Storage & Reheating Guidelines
Refrigeration: Store the bars in an airtight container in the refrigerator for up to 5 days. The shortbread crust stays crisp, and the frosting maintains its creamy texture. If you notice condensation, place a sheet of parchment paper between the lid and the bars.
Freezing: For longer storage, wrap the entire pan tightly in plastic wrap, then foil, and freeze for up to 2 months. Thaw overnight in the refrigerator before serving. Individual bars can also be wrapped singly in parchment and frozen for quick grab‑and‑go snacks.

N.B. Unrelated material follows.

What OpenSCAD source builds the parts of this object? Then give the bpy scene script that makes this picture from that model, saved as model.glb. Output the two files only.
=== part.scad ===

Reheating: If you prefer a warm dessert, microwave a single bar for 10‑15 seconds (or until just softened). Avoid overheating, as the frosting can become runny. Alternatively, place the whole pan in a preheated 300°F oven for 5‑7 minutes to gently warm the crust while keeping the frosting intact.
Serving Suggestions
Serve the bars at room temperature with a dollop of lightly sweetened whipped cream and a drizzle of caramel sauce for an extra indulgent finish. Pair them with a hot spiced chai or a robust coffee to balance the sweet, creamy flavors. For a brunch setting, arrange the bars on a platter alongside fresh fruit, such as sliced apples or pomegranate seeds, to add color and a refreshing contrast. If you’re entertaining, stack the bars on a tiered dessert stand and garnish each slice with a dusting of powdered sugar and a few toasted pumpkin seeds for visual appeal.